■ Task to complete
Output the data exactly, with every line intact.
** begin Data block **
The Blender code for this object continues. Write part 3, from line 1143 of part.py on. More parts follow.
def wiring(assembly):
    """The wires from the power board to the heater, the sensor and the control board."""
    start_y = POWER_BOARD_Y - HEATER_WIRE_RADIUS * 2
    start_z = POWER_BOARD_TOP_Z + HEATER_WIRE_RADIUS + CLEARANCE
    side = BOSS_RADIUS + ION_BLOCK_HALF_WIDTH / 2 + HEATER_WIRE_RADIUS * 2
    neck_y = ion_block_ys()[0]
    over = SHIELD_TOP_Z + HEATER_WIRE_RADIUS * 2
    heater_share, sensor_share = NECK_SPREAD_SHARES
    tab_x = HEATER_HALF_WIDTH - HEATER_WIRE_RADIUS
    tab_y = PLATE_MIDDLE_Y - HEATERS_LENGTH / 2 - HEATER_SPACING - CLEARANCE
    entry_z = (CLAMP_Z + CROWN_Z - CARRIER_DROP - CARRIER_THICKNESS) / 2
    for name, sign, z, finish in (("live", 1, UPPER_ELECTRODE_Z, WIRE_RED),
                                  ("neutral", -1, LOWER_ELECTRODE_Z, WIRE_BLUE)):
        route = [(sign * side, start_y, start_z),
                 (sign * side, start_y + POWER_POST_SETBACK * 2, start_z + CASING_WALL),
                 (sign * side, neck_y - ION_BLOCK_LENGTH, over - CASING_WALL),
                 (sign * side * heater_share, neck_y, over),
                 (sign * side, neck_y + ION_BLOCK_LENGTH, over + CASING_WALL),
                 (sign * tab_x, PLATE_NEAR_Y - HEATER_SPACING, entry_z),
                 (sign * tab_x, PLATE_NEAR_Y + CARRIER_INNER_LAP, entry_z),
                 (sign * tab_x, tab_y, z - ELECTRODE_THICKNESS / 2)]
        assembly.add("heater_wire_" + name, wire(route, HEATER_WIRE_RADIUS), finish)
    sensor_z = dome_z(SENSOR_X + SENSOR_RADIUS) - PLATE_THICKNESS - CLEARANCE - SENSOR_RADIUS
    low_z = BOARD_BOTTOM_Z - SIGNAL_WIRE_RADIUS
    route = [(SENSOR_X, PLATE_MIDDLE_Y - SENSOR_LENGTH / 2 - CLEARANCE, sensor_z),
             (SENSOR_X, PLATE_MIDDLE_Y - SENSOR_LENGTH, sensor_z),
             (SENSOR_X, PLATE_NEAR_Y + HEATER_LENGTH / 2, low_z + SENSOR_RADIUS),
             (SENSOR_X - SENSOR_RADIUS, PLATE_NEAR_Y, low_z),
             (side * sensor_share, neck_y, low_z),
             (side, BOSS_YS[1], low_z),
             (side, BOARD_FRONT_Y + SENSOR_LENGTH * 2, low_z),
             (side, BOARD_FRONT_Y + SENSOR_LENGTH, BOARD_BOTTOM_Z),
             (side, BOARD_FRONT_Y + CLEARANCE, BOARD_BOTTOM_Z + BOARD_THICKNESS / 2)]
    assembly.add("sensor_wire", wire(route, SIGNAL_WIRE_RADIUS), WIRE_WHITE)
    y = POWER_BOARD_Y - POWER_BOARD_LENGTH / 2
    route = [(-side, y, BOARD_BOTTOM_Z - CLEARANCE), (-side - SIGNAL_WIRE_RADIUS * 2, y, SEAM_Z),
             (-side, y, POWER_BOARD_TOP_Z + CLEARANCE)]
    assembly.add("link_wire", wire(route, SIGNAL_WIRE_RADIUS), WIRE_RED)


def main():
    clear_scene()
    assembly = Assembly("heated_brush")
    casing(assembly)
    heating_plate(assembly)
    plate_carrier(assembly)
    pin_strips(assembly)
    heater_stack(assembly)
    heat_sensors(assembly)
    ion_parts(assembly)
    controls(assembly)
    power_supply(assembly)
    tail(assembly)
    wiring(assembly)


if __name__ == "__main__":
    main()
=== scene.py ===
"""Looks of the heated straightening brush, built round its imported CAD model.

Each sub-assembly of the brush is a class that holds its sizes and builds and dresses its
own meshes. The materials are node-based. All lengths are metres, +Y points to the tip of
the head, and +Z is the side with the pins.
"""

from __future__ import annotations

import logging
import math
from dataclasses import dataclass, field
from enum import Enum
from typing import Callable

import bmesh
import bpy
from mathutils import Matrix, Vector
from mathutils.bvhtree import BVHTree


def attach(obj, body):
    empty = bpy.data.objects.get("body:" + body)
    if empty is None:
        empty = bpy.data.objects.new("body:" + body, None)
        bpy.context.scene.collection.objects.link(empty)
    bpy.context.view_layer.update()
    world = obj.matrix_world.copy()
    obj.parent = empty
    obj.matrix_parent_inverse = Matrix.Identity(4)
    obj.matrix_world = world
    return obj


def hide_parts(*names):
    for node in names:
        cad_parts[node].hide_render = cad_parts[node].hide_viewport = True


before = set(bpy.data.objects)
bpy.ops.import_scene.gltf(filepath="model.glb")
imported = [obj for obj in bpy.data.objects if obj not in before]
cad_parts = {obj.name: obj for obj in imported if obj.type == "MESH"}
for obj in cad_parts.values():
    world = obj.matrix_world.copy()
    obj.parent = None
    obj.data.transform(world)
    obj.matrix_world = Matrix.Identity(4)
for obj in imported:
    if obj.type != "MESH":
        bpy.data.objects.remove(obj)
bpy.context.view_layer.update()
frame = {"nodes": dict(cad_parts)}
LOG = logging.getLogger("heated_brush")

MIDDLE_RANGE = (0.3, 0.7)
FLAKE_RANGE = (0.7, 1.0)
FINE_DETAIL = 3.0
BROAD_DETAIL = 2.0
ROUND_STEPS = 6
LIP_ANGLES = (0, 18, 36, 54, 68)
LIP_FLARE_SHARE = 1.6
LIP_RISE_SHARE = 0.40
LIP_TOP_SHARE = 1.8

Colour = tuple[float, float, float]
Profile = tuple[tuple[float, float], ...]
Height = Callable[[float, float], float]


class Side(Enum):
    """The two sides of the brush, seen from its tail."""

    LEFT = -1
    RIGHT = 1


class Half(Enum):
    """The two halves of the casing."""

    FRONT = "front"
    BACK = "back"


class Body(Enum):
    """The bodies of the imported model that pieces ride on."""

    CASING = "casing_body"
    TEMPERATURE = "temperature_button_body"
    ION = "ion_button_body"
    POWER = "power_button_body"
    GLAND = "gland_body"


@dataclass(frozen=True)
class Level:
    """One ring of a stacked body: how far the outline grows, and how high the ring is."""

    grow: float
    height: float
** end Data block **
■ Written solution
The Blender code for this object continues. Write part 3, from line 1143 of part.py on. More parts follow.
def wiring(assembly):
    """The wires from the power board to the heater, the sensor and the control board."""
    start_y = POWER_BOARD_Y - HEATER_WIRE_RADIUS * 2
    start_z = POWER_BOARD_TOP_Z + HEATER_WIRE_RADIUS + CLEARANCE
    side = BOSS_RADIUS + ION_BLOCK_HALF_WIDTH / 2 + HEATER_WIRE_RADIUS * 2
    neck_y = ion_block_ys()[0]
    over = SHIELD_TOP_Z + HEATER_WIRE_RADIUS * 2
    heater_share, sensor_share = NECK_SPREAD_SHARES
    tab_x = HEATER_HALF_WIDTH - HEATER_WIRE_RADIUS
    tab_y = PLATE_MIDDLE_Y - HEATERS_LENGTH / 2 - HEATER_SPACING - CLEARANCE
    entry_z = (CLAMP_Z + CROWN_Z - CARRIER_DROP - CARRIER_THICKNESS) / 2
    for name, sign, z, finish in (("live", 1, UPPER_ELECTRODE_Z, WIRE_RED),
                                  ("neutral", -1, LOWER_ELECTRODE_Z, WIRE_BLUE)):
        route = [(sign * side, start_y, start_z),
                 (sign * side, start_y + POWER_POST_SETBACK * 2, start_z + CASING_WALL),
                 (sign * side, neck_y - ION_BLOCK_LENGTH, over - CASING_WALL),
                 (sign * side * heater_share, neck_y, over),
                 (sign * side, neck_y + ION_BLOCK_LENGTH, over + CASING_WALL),
                 (sign * tab_x, PLATE_NEAR_Y - HEATER_SPACING, entry_z),
                 (sign * tab_x, PLATE_NEAR_Y + CARRIER_INNER_LAP, entry_z),
                 (sign * tab_x, tab_y, z - ELECTRODE_THICKNESS / 2)]
        assembly.add("heater_wire_" + name, wire(route, HEATER_WIRE_RADIUS), finish)
    sensor_z = dome_z(SENSOR_X + SENSOR_RADIUS) - PLATE_THICKNESS - CLEARANCE - SENSOR_RADIUS
    low_z = BOARD_BOTTOM_Z - SIGNAL_WIRE_RADIUS
    route = [(SENSOR_X, PLATE_MIDDLE_Y - SENSOR_LENGTH / 2 - CLEARANCE, sensor_z),
             (SENSOR_X, PLATE_MIDDLE_Y - SENSOR_LENGTH, sensor_z),
             (SENSOR_X, PLATE_NEAR_Y + HEATER_LENGTH / 2, low_z + SENSOR_RADIUS),
             (SENSOR_X - SENSOR_RADIUS, PLATE_NEAR_Y, low_z),
             (side * sensor_share, neck_y, low_z),
             (side, BOSS_YS[1], low_z),
             (side, BOARD_FRONT_Y + SENSOR_LENGTH * 2, low_z),
             (side, BOARD_FRONT_Y + SENSOR_LENGTH, BOARD_BOTTOM_Z),
             (side, BOARD_FRONT_Y + CLEARANCE, BOARD_BOTTOM_Z + BOARD_THICKNESS / 2)]
    assembly.add("sensor_wire", wire(route, SIGNAL_WIRE_RADIUS), WIRE_WHITE)
    y = POWER_BOARD_Y - POWER_BOARD_LENGTH / 2
    route = [(-side, y, BOARD_BOTTOM_Z - CLEARANCE), (-side - SIGNAL_WIRE_RADIUS * 2, y, SEAM_Z),
             (-side, y, POWER_BOARD_TOP_Z + CLEARANCE)]
    assembly.add("link_wire", wire(route, SIGNAL_WIRE_RADIUS), WIRE_RED)


def main():
    clear_scene()
    assembly = Assembly("heated_brush")
    casing(assembly)
    heating_plate(assembly)
    plate_carrier(assembly)
    pin_strips(assembly)
    heater_stack(assembly)
    heat_sensors(assembly)
    ion_parts(assembly)
    controls(assembly)
    power_supply(assembly)
    tail(assembly)
    wiring(assembly)


if __name__ == "__main__":
    main()
=== scene.py ===
"""Looks of the heated straightening brush, built round its imported CAD model.

Each sub-assembly of the brush is a class that holds its sizes and builds and dresses its
own meshes. The materials are node-based. All lengths are metres, +Y points to the tip of
the head, and +Z is the side with the pins.
"""

from __future__ import annotations

import logging
import math
from dataclasses import dataclass, field
from enum import Enum
from typing import Callable

import bmesh
import bpy
from mathutils import Matrix, Vector
from mathutils.bvhtree import BVHTree


def attach(obj, body):
    empty = bpy.data.objects.get("body:" + body)
    if empty is None:
        empty = bpy.data.objects.new("body:" + body, None)
        bpy.context.scene.collection.objects.link(empty)
    bpy.context.view_layer.update()
    world = obj.matrix_world.copy()
    obj.parent = empty
    obj.matrix_parent_inverse = Matrix.Identity(4)
    obj.matrix_world = world
    return obj


def hide_parts(*names):
    for node in names:
        cad_parts[node].hide_render = cad_parts[node].hide_viewport = True


before = set(bpy.data.objects)
bpy.ops.import_scene.gltf(filepath="model.glb")
imported = [obj for obj in bpy.data.objects if obj not in before]
cad_parts = {obj.name: obj for obj in imported if obj.type == "MESH"}
for obj in cad_parts.values():
    world = obj.matrix_world.copy()
    obj.parent = None
    obj.data.transform(world)
    obj.matrix_world = Matrix.Identity(4)
for obj in imported:
    if obj.type != "MESH":
        bpy.data.objects.remove(obj)
bpy.context.view_layer.update()
frame = {"nodes": dict(cad_parts)}
LOG = logging.getLogger("heated_brush")

MIDDLE_RANGE = (0.3, 0.7)
FLAKE_RANGE = (0.7, 1.0)
FINE_DETAIL = 3.0
BROAD_DETAIL = 2.0
ROUND_STEPS = 6
LIP_ANGLES = (0, 18, 36, 54, 68)
LIP_FLARE_SHARE = 1.6
LIP_RISE_SHARE = 0.40
LIP_TOP_SHARE = 1.8

Colour = tuple[float, float, float]
Profile = tuple[tuple[float, float], ...]
Height = Callable[[float, float], float]


class Side(Enum):
    """The two sides of the brush, seen from its tail."""

    LEFT = -1
    RIGHT = 1


class Half(Enum):
    """The two halves of the casing."""

    FRONT = "front"
    BACK = "back"


class Body(Enum):
    """The bodies of the imported model that pieces ride on."""

    CASING = "casing_body"
    TEMPERATURE = "temperature_button_body"
    ION = "ion_button_body"
    POWER = "power_button_body"
    GLAND = "gland_body"


@dataclass(frozen=True)
class Level:
    """One ring of a stacked body: how far the outline grows, and how high the ring is."""

    grow: float
    height: float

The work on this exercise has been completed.